If you are a strong believer in the notion that ‘opposites attract’ then you need to think again.
A study conducted at the University of California, Irvine, revealed that a female budgerigar prefers to mate with a male that sounds like her. Biologists Marin Moravec, Professor Nancy Burley and Professor Georg Striedter carried out the study, which was published in Ethology in early November. The common view of ‘opposites attract’ was further flawed by the study that also found that males that paired with more similar-sounding females gave more help to the females when they were nesting.
Budgerigars, nicknamed budgies, are small Australian parrots that produce highly variable contact calls. The budgerigar is one of the few parrots to be domesticated as a pet. Previous research showed that male budgerigars spontaneously emulate the calls of females that are potential mates. Further on, females were known to prefer males that had been trained to produce calls similar to theirs. The current study is significant since it shows that female budgerigars prefer pairing with males that sound like them at their first meeting, before any imitation has occurred.

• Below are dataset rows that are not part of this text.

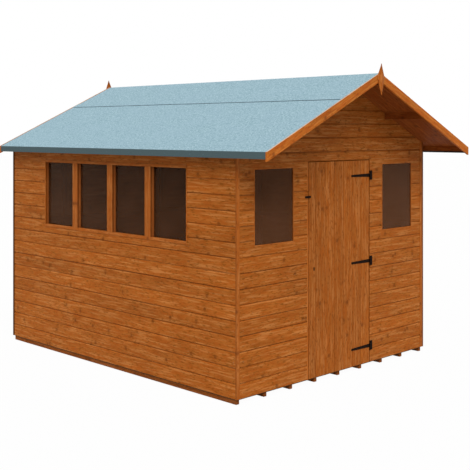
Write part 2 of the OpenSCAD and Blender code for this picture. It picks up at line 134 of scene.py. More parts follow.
def knot_pattern(tree, grain):
    """The knots and the wider swirls around them, both 1 in the middle and 0 outside."""
    cells = add(tree, "TexVoronoi", {"voronoi_dimensions": "2D"},
                {"Vector": grain, "Scale": 1 / KNOT_CELL})
    kept = add(tree, "Math", {"operation": "GREATER_THAN"},
               {0: cells.outputs["Color"], 1: KNOT_CHANCE}).outputs[0]
    found = []
    for inner, outer in (KNOT_EDGE, SWIRL_EDGE):
        near = add(tree, "MapRange", SMOOTH,
                   {0: cells.outputs["Distance"], 1: inner, 2: outer, 3: 1.0, 4: 0.0}).outputs[0]
        found.append(add(tree, "Math", TIMES, {0: near, 1: kept}).outputs[0])
    return found


print("a knot's heart is", round(2000 * KNOT_EDGE[0] * KNOT_CELL), "mm wide")

# %% [markdown]
# ### Growth rings
# A ring is the distance from the pith, counted in years. Slow noise bends it, knots push it
# aside, and a slight lean along the board makes the long flames of a flat-sawn face. Each year
# goes from pale early wood to a dark line of late wood. Growth rings of spruce are 2 to 4 mm
# apart, which is too fine to show at this distance, so they are drawn 11 mm apart.

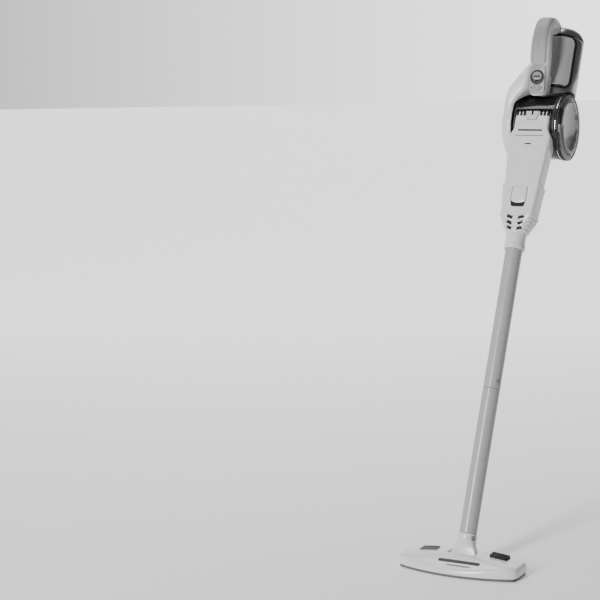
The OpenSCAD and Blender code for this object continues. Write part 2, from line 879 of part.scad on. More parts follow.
module fan_impeller() color("white") at_housing() translate([0, 0, fan_s]) difference() {
    union() {
        cylinder(h = 2, r = 32);
        cylinder(h = 12, r = 6);
        for (i = [0:8]) {
            rotate([0, 0, i * 40]) box([5, 31], [-0.8, 0.8], [1, 11.5]);
        }
    }
    translate([0, 0, -1]) cylinder(h = 20, r = 2.5);
}

module motor_shaft() color("silver") at_housing()
    translate([0, 0, fan_s]) cylinder(h = motor_s - fan_s + 40, r = 2.49);

cell_r = 7.2;
cell_len = 46;
cells_s = motor_s + 50;

module battery_cells() color("steelblue") at_housing() {
    for (i = [-2:2]) {
        translate([i * 16, -10, cells_s]) cylinder(h = cell_len, r = cell_r);
    }
    for (i = [-1.5:1:1.5]) {
        translate([i * 16, 10, cells_s]) cylinder(h = cell_len, r = cell_r);
    }
}

module battery_tray() color("black") at_housing() difference() {
    translate([0, 0, cells_s - 3]) linear_extrude(6) body2d(housing_wall + 0.3);
    translate([0, 0, cells_s]) linear_extrude(10) body2d(housing_wall + 4);
    for (side = [-1, 1]) {
        translate([0, side * 28, cells_s - 10]) cylinder(h = 20, r = 8);
    }
}

// Charging socket on the back of the housing
socket_body_r = 5;

module at_socket() {
    at_housing() translate([0, housing_r, housing_s + 98]) rotate([90, 0, 0]) children();
}

module charge_socket() color("black") at_socket() difference() {
    translate([0, 0, -0.8]) cylinder(h = 10, r = socket_body_r);
    translate([0, 0, -1]) cylinder(h = 8.5, r = socket_r);
}

head_shell();
head_sole();
head_bumper();
head_bristles();
head_duct();
head_grilles();
sole_screws();
wheel_left();
wheel_right();
wheel_axles();
neck();
neck_pins();
neck_button();
lower_tube();
upper_tube();
tube_button();
adapter();
adapter_latch();
nozzle_cover();
nozzle_base();
nozzle_clip();
tip_window();
crevice_tool();
crevice_button();
bowl_shell();
bowl_ring();
bowl_gasket();
bowl_door();
door_hinge();
door_button();
inlet_flap();
filter_cup();
filter_pleats();
filter_screen();
side_arm();
pivot_hub();
housing_collar();
motor_housing();
rear_cap();
trim_strips();
top_shell();
handle_left();
handle_right();
grip_inlay();
control_panel();
power_slider();
pivot_button();
switch_block();
circuit_board();
motor_can();
motor_mount();
fan_impeller();
motor_shaft();
battery_cells();
battery_tray();
charge_socket();
cap_screws();
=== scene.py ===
import json
import math

import bmesh
import bpy
from mathutils import Matrix, Vector, noise


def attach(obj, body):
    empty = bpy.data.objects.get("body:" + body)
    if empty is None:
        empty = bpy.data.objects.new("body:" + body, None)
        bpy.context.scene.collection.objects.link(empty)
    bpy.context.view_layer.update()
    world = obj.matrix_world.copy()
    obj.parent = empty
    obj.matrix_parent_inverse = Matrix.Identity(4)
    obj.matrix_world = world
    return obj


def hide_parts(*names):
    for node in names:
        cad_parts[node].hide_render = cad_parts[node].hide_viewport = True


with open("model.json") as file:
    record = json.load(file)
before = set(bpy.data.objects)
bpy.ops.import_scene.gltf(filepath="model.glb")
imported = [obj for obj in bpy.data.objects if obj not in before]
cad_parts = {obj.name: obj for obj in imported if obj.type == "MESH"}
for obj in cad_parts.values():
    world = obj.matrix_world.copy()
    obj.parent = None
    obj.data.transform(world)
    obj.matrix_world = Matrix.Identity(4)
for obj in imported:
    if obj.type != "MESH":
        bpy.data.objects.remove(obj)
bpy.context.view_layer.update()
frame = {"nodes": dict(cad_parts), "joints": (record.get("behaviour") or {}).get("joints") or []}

# Shapes are drawn in millimetres in the part's own frames, and these place them
MM = 0.001
JOINTS = {joint["name"]: joint for joint in frame["joints"]}


def frame_at(origin, up):
    """A frame in millimetres with its z along up and its x along the floor head."""
    z = Vector(up).normalized()
    x = Vector((1, 0, 0))
    matrix = Matrix((x, z.cross(x), z)).transposed().to_4x4()
    matrix.translation = Vector(origin)
    return matrix @ Matrix.Scale(MM, 4)


WORLD = Matrix.Scale(MM, 4)
STICK_UP = -Vector(JOINTS["adapter_slide"]["axis"])
STICK = frame_at(JOINTS["neck_tilt"]["pos_m"], STICK_UP)
BOWL = frame_at(JOINTS["nozzle_pivot"]["pos_m"], STICK_UP)

# Heights along the stick
NECK_TOP = 49
TUBE_JOINT = 345
COLLAR = 641
CONE = 672
SLEEVE = 712
SLEEVE_TOP = 779
TIP = 736
SHOULDER = 886
NARROW = 903
BOWL_S = 936
NOZZLE_TOP = 941
HOUSING = 1010
HOUSING_END = 1128
CAP_END = 1154

TUBE_R = 17.5
BOWL_R = 70
SHELL_R = 68
HOUSING_X = 4
HOUSING_Y = 54
HOUSING_R = 45
HOUSING_HALF = 9
GRIP_HALF = 19
GRIP_THICK = 15
GRIP_R = 11
ARM_LEFT = -70
ARM_RIGHT = -49


# ---------------------------------------------------------------- camera

CAMERA_AT = (1.23625, -2.96069, 1.02282)
CAMERA_AIM = (-0.46609, 0.87219, -0.14847)
CAMERA_ROLL = 0.0159
CAMERA_LENS = 101.28


def make_camera():
    data = bpy.data.cameras.new("camera")
    data.lens = CAMERA_LENS
    data.clip_start = 0.1
    data.clip_end = 30
    camera = bpy.data.objects.new("camera", data)
    bpy.context.scene.collection.objects.link(camera)
    camera.location = CAMERA_AT
    camera.rotation_mode = "QUATERNION"
    look = Vector(CAMERA_AIM).to_track_quat("-Z", "Y")
    camera.rotation_quaternion = look @ Matrix.Rotation(-CAMERA_ROLL, 3, "Z").to_quaternion()
    bpy.context.scene.camera = camera


make_camera()


# ---------------------------------------------------------------- materials

class Nodes:
    """A short way to write a material's nodes."""

    def __init__(self, name):
        self.material = bpy.data.materials.new(name)
        self.material.use_nodes = True
        self.tree = self.material.node_tree
        self.shader = self.tree.nodes["Principled BSDF"]
        self.position = self.add("ShaderNodeTexCoord").outputs["Object"]

    def add(self, kind, inputs=None, **settings):
        node = self.tree.nodes.new(kind)
        for key, value in settings.items():
            setattr(node, key, value)
        for key, value in (inputs or {}).items():
            socket = node.inputs[key]
            if isinstance(value, bpy.types.NodeSocket):
                self.tree.links.new(value, socket)
            else:
                socket.default_value = value
        return node

    def noise(self, scale, detail=2.0, vector=None, roughness=0.5):
        return self.add(
            "ShaderNodeTexNoise",
            {"Vector": vector or self.position, "Scale": scale, "Detail": detail, "Roughness": roughness},
        ).outputs["Fac"]

    def stretched(self, scale):
        return self.add("ShaderNodeMapping", {"Vector": self.position, "Scale": scale}).outputs["Vector"]

    def remap(self, value, low, high, to_low, to_high):
        return self.add(
            "ShaderNodeMapRange",
            {"Value": value, "From Min": low, "From Max": high, "To Min": to_low, "To Max": to_high},
        ).outputs["Result"]

    def mix(self, factor, first, second):
        node = self.add("ShaderNodeMix", data_type="RGBA")
        for socket, value in ((node.inputs[0], factor), (node.inputs[6], first), (node.inputs[7], second)):
            if isinstance(value, bpy.types.NodeSocket):
                self.tree.links.new(value, socket)
            elif isinstance(value, (tuple, list)):
                socket.default_value = (*value[:3], 1)
            else:
                socket.default_value = value
        return node.outputs[2]

    def link(self, output, name):
        self.tree.links.new(output, self.shader.inputs[name])

    def set(self, **values):
        for key, value in values.items():
            self.shader.inputs[key.replace("_", " ")].default_value = value

    def bump(self, height, strength, distance, below=None):
        inputs = {"Height": height, "Strength": strength, "Distance": distance}
        if below is not None:
            inputs["Normal"] = below
        return self.add("ShaderNodeBump", inputs).outputs["Normal"]


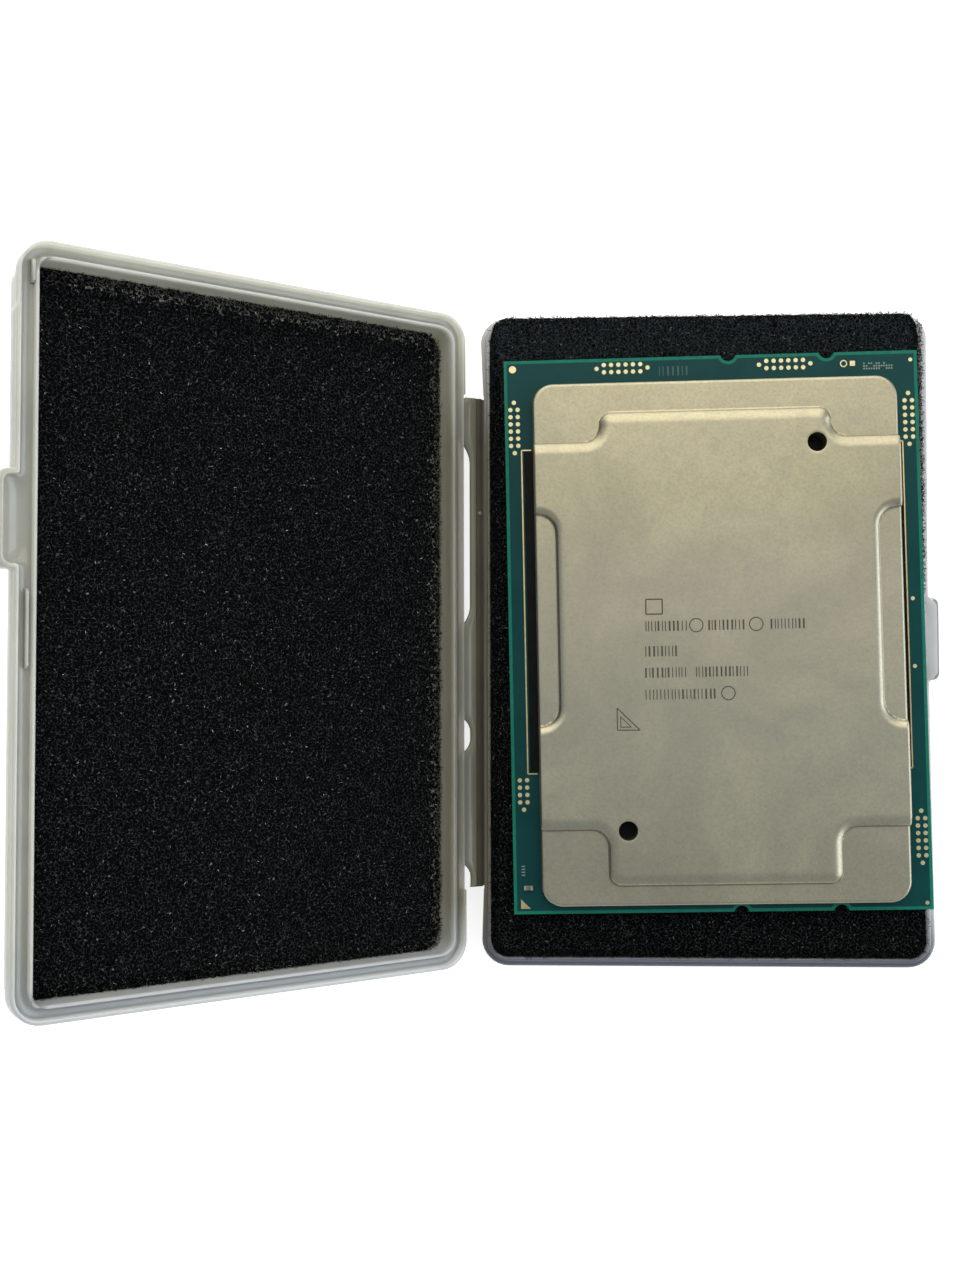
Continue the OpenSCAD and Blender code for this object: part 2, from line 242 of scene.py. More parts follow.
def clipped_grid(xs, ys, distance):
    """Cells of a grid that lie inside a distance field, with the outer points moved onto its edge."""
    x, y = (a.ravel() for a in np.meshgrid(xs, ys))
    nx, ny = len(xs), len(ys)
    d = distance(x, y)
    i, j = np.meshgrid(np.arange(nx - 1), np.arange(ny - 1))
    a = (j * nx + i).ravel()
    cells = np.stack([a, a + 1, a + nx + 1, a + nx], 1)
    cells = cells[(d[cells] < -1e-4).any(1)]
    used = np.unique(cells)
    out = used[d[used] > 0]
    e = 1e-3
    for _ in range(4):
        px, py = x[out], y[out]
        v = distance(px, py)
        gx = (distance(px + e, py) - distance(px - e, py)) / (2 * e)
        gy = (distance(px, py + e) - distance(px, py - e)) / (2 * e)
        n = np.maximum(gx * gx + gy * gy, 1e-6)
        x[out] -= v * gx / n
        y[out] -= v * gy / n
    renumber = np.full(nx * ny, -1)
    renumber[used] = np.arange(len(used))
    return x[used], y[used], renumber[cells]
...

Interestingly parrots display a gift, rare among most animals, of learning new vocalizations throughout their lifetime. A highly social, monogamous species, the budgerigar likely uses multiple aspects of vocalizations when choosing mates and maintaining long-term relationships. This study adds to the human understanding of the social functions of vocal learning. It also offers a remarkable avian example of a familiar mate choice strategy: choosing a mate with whom you have something in common.